• OBJECTIVE:
The data below is to be returned in full and exactly.

• DATA SEGMENT:
-- START --

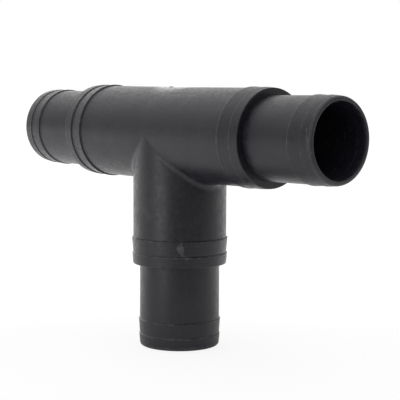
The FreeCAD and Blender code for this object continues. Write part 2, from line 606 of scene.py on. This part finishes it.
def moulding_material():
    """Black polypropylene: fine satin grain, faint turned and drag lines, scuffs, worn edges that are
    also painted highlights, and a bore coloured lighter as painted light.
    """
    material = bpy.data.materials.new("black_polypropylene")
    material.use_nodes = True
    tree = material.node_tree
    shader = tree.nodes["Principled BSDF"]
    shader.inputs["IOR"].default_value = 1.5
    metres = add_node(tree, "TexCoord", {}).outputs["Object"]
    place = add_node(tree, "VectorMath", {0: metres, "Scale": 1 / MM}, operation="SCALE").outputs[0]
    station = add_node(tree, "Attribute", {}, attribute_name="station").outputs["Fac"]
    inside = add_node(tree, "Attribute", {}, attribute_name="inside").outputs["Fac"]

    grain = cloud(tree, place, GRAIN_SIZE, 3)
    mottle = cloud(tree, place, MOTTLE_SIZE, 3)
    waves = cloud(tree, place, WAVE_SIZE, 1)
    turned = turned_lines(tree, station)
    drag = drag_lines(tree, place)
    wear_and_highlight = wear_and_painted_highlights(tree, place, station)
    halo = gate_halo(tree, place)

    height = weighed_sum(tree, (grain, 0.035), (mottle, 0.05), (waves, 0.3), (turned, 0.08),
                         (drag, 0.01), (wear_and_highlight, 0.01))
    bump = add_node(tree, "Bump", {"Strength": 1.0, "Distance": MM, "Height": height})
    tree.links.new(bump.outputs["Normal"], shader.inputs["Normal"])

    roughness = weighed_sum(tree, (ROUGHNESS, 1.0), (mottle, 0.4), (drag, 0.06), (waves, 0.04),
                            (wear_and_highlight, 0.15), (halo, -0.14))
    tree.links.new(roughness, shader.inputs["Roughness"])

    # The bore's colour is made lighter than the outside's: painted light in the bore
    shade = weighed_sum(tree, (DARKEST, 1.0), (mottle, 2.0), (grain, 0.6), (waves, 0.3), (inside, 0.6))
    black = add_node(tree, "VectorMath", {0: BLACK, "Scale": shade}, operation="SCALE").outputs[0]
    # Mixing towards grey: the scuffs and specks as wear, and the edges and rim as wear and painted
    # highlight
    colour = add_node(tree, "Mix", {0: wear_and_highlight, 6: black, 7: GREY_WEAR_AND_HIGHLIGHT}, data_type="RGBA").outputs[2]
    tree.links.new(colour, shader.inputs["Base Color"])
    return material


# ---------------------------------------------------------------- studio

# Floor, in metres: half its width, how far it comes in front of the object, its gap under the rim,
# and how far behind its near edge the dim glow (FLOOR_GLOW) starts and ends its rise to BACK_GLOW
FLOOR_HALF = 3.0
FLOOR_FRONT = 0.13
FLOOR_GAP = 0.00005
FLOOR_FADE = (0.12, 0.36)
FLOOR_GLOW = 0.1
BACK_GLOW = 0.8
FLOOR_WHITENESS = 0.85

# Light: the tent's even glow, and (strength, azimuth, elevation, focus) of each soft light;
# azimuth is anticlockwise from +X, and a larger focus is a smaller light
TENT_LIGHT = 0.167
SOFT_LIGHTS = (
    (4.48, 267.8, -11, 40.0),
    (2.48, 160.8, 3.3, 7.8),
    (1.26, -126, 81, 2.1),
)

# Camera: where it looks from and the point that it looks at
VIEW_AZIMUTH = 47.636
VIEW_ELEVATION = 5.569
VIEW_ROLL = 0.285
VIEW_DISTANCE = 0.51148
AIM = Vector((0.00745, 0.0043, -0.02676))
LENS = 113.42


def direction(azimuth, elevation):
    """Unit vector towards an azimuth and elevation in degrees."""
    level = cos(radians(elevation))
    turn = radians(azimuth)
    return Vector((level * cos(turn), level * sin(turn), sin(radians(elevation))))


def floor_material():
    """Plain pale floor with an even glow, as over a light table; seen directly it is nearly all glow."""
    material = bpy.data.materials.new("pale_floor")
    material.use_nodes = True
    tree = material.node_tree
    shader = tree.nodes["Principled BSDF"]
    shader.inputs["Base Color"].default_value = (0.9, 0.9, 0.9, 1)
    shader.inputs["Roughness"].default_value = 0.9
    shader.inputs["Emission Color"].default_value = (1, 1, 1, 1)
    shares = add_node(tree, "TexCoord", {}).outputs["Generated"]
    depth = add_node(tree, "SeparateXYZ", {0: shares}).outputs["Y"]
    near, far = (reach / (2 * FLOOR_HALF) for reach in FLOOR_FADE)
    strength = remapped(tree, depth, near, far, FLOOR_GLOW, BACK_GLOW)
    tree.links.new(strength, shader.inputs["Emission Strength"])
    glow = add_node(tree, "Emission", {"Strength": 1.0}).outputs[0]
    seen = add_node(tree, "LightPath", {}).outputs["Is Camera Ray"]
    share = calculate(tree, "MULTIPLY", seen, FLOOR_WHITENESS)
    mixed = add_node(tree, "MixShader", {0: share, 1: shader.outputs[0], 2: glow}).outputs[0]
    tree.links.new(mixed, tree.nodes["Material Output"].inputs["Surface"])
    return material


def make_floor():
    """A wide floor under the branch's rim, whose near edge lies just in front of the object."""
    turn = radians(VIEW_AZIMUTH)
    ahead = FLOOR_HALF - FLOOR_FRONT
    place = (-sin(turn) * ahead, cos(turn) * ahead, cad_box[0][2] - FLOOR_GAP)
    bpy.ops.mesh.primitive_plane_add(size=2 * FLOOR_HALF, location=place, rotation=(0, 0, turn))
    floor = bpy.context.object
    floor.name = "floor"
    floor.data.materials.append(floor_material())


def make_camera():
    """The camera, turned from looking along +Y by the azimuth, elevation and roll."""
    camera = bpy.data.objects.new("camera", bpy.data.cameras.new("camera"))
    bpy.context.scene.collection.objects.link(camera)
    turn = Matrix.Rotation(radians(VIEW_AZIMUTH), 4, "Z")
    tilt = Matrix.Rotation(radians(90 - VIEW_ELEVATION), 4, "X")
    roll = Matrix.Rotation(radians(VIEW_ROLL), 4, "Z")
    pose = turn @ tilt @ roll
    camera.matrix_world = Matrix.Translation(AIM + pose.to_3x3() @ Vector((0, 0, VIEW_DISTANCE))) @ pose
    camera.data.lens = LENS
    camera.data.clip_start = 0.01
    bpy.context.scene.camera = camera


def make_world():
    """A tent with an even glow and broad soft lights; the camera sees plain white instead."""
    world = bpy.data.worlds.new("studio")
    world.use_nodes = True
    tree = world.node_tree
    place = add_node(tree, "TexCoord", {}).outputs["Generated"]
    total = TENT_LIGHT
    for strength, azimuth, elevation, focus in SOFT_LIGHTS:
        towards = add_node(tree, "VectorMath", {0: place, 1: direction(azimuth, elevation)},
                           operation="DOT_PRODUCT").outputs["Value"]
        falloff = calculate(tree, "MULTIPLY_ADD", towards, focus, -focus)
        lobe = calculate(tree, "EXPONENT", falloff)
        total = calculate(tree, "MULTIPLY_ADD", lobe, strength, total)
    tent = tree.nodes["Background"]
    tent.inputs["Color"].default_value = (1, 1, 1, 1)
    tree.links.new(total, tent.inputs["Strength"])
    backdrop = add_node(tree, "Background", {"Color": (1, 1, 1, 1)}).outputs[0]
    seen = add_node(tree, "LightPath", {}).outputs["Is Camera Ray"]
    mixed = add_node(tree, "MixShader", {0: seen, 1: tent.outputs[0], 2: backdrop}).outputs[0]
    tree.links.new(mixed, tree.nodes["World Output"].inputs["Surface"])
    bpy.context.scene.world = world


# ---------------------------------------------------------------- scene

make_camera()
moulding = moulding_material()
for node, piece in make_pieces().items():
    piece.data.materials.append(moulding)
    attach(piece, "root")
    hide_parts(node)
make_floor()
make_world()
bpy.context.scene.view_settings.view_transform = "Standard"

-- END --

• RESPONSE:
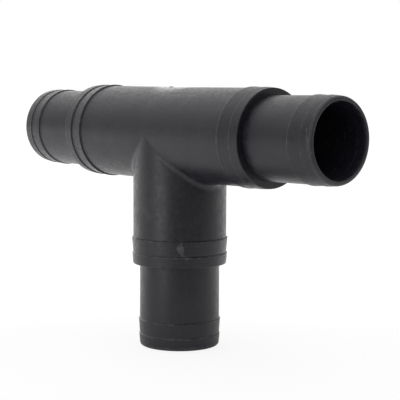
The FreeCAD and Blender code for this object continues. Write part 2, from line 606 of scene.py on. This part finishes it.
def moulding_material():
    """Black polypropylene: fine satin grain, faint turned and drag lines, scuffs, worn edges that are
    also painted highlights, and a bore coloured lighter as painted light.
    """
    material = bpy.data.materials.new("black_polypropylene")
    material.use_nodes = True
    tree = material.node_tree
    shader = tree.nodes["Principled BSDF"]
    shader.inputs["IOR"].default_value = 1.5
    metres = add_node(tree, "TexCoord", {}).outputs["Object"]
    place = add_node(tree, "VectorMath", {0: metres, "Scale": 1 / MM}, operation="SCALE").outputs[0]
    station = add_node(tree, "Attribute", {}, attribute_name="station").outputs["Fac"]
    inside = add_node(tree, "Attribute", {}, attribute_name="inside").outputs["Fac"]

    grain = cloud(tree, place, GRAIN_SIZE, 3)
    mottle = cloud(tree, place, MOTTLE_SIZE, 3)
    waves = cloud(tree, place, WAVE_SIZE, 1)
    turned = turned_lines(tree, station)
    drag = drag_lines(tree, place)
    wear_and_highlight = wear_and_painted_highlights(tree, place, station)
    halo = gate_halo(tree, place)

    height = weighed_sum(tree, (grain, 0.035), (mottle, 0.05), (waves, 0.3), (turned, 0.08),
                         (drag, 0.01), (wear_and_highlight, 0.01))
    bump = add_node(tree, "Bump", {"Strength": 1.0, "Distance": MM, "Height": height})
    tree.links.new(bump.outputs["Normal"], shader.inputs["Normal"])

    roughness = weighed_sum(tree, (ROUGHNESS, 1.0), (mottle, 0.4), (drag, 0.06), (waves, 0.04),
                            (wear_and_highlight, 0.15), (halo, -0.14))
    tree.links.new(roughness, shader.inputs["Roughness"])

    # The bore's colour is made lighter than the outside's: painted light in the bore
    shade = weighed_sum(tree, (DARKEST, 1.0), (mottle, 2.0), (grain, 0.6), (waves, 0.3), (inside, 0.6))
    black = add_node(tree, "VectorMath", {0: BLACK, "Scale": shade}, operation="SCALE").outputs[0]
    # Mixing towards grey: the scuffs and specks as wear, and the edges and rim as wear and painted
    # highlight
    colour = add_node(tree, "Mix", {0: wear_and_highlight, 6: black, 7: GREY_WEAR_AND_HIGHLIGHT}, data_type="RGBA").outputs[2]
    tree.links.new(colour, shader.inputs["Base Color"])
    return material


# ---------------------------------------------------------------- studio

# Floor, in metres: half its width, how far it comes in front of the object, its gap under the rim,
# and how far behind its near edge the dim glow (FLOOR_GLOW) starts and ends its rise to BACK_GLOW
FLOOR_HALF = 3.0
FLOOR_FRONT = 0.13
FLOOR_GAP = 0.00005
FLOOR_FADE = (0.12, 0.36)
FLOOR_GLOW = 0.1
BACK_GLOW = 0.8
FLOOR_WHITENESS = 0.85

# Light: the tent's even glow, and (strength, azimuth, elevation, focus) of each soft light;
# azimuth is anticlockwise from +X, and a larger focus is a smaller light
TENT_LIGHT = 0.167
SOFT_LIGHTS = (
    (4.48, 267.8, -11, 40.0),
    (2.48, 160.8, 3.3, 7.8),
    (1.26, -126, 81, 2.1),
)

# Camera: where it looks from and the point that it looks at
VIEW_AZIMUTH = 47.636
VIEW_ELEVATION = 5.569
VIEW_ROLL = 0.285
VIEW_DISTANCE = 0.51148
AIM = Vector((0.00745, 0.0043, -0.02676))
LENS = 113.42


def direction(azimuth, elevation):
    """Unit vector towards an azimuth and elevation in degrees."""
    level = cos(radians(elevation))
    turn = radians(azimuth)
    return Vector((level * cos(turn), level * sin(turn), sin(radians(elevation))))


def floor_material():
    """Plain pale floor with an even glow, as over a light table; seen directly it is nearly all glow."""
    material = bpy.data.materials.new("pale_floor")
    material.use_nodes = True
    tree = material.node_tree
    shader = tree.nodes["Principled BSDF"]
    shader.inputs["Base Color"].default_value = (0.9, 0.9, 0.9, 1)
    shader.inputs["Roughness"].default_value = 0.9
    shader.inputs["Emission Color"].default_value = (1, 1, 1, 1)
    shares = add_node(tree, "TexCoord", {}).outputs["Generated"]
    depth = add_node(tree, "SeparateXYZ", {0: shares}).outputs["Y"]
    near, far = (reach / (2 * FLOOR_HALF) for reach in FLOOR_FADE)
    strength = remapped(tree, depth, near, far, FLOOR_GLOW, BACK_GLOW)
    tree.links.new(strength, shader.inputs["Emission Strength"])
    glow = add_node(tree, "Emission", {"Strength": 1.0}).outputs[0]
    seen = add_node(tree, "LightPath", {}).outputs["Is Camera Ray"]
    share = calculate(tree, "MULTIPLY", seen, FLOOR_WHITENESS)
    mixed = add_node(tree, "MixShader", {0: share, 1: shader.outputs[0], 2: glow}).outputs[0]
    tree.links.new(mixed, tree.nodes["Material Output"].inputs["Surface"])
    return material


def make_floor():
    """A wide floor under the branch's rim, whose near edge lies just in front of the object."""
    turn = radians(VIEW_AZIMUTH)
    ahead = FLOOR_HALF - FLOOR_FRONT
    place = (-sin(turn) * ahead, cos(turn) * ahead, cad_box[0][2] - FLOOR_GAP)
    bpy.ops.mesh.primitive_plane_add(size=2 * FLOOR_HALF, location=place, rotation=(0, 0, turn))
    floor = bpy.context.object
    floor.name = "floor"
    floor.data.materials.append(floor_material())


def make_camera():
    """The camera, turned from looking along +Y by the azimuth, elevation and roll."""
    camera = bpy.data.objects.new("camera", bpy.data.cameras.new("camera"))
    bpy.context.scene.collection.objects.link(camera)
    turn = Matrix.Rotation(radians(VIEW_AZIMUTH), 4, "Z")
    tilt = Matrix.Rotation(radians(90 - VIEW_ELEVATION), 4, "X")
    roll = Matrix.Rotation(radians(VIEW_ROLL), 4, "Z")
    pose = turn @ tilt @ roll
    camera.matrix_world = Matrix.Translation(AIM + pose.to_3x3() @ Vector((0, 0, VIEW_DISTANCE))) @ pose
    camera.data.lens = LENS
    camera.data.clip_start = 0.01
    bpy.context.scene.camera = camera


def make_world():
    """A tent with an even glow and broad soft lights; the camera sees plain white instead."""
    world = bpy.data.worlds.new("studio")
    world.use_nodes = True
    tree = world.node_tree
    place = add_node(tree, "TexCoord", {}).outputs["Generated"]
    total = TENT_LIGHT
    for strength, azimuth, elevation, focus in SOFT_LIGHTS:
        towards = add_node(tree, "VectorMath", {0: place, 1: direction(azimuth, elevation)},
                           operation="DOT_PRODUCT").outputs["Value"]
        falloff = calculate(tree, "MULTIPLY_ADD", towards, focus, -focus)
        lobe = calculate(tree, "EXPONENT", falloff)
        total = calculate(tree, "MULTIPLY_ADD", lobe, strength, total)
    tent = tree.nodes["Background"]
    tent.inputs["Color"].default_value = (1, 1, 1, 1)
    tree.links.new(total, tent.inputs["Strength"])
    backdrop = add_node(tree, "Background", {"Color": (1, 1, 1, 1)}).outputs[0]
    seen = add_node(tree, "LightPath", {}).outputs["Is Camera Ray"]
    mixed = add_node(tree, "MixShader", {0: seen, 1: tent.outputs[0], 2: backdrop}).outputs[0]
    tree.links.new(mixed, tree.nodes["World Output"].inputs["Surface"])
    bpy.context.scene.world = world


# ---------------------------------------------------------------- scene

make_camera()
moulding = moulding_material()
for node, piece in make_pieces().items():
    piece.data.materials.append(moulding)
    attach(piece, "root")
    hide_parts(node)
make_floor()
make_world()
bpy.context.scene.view_settings.view_transform = "Standard"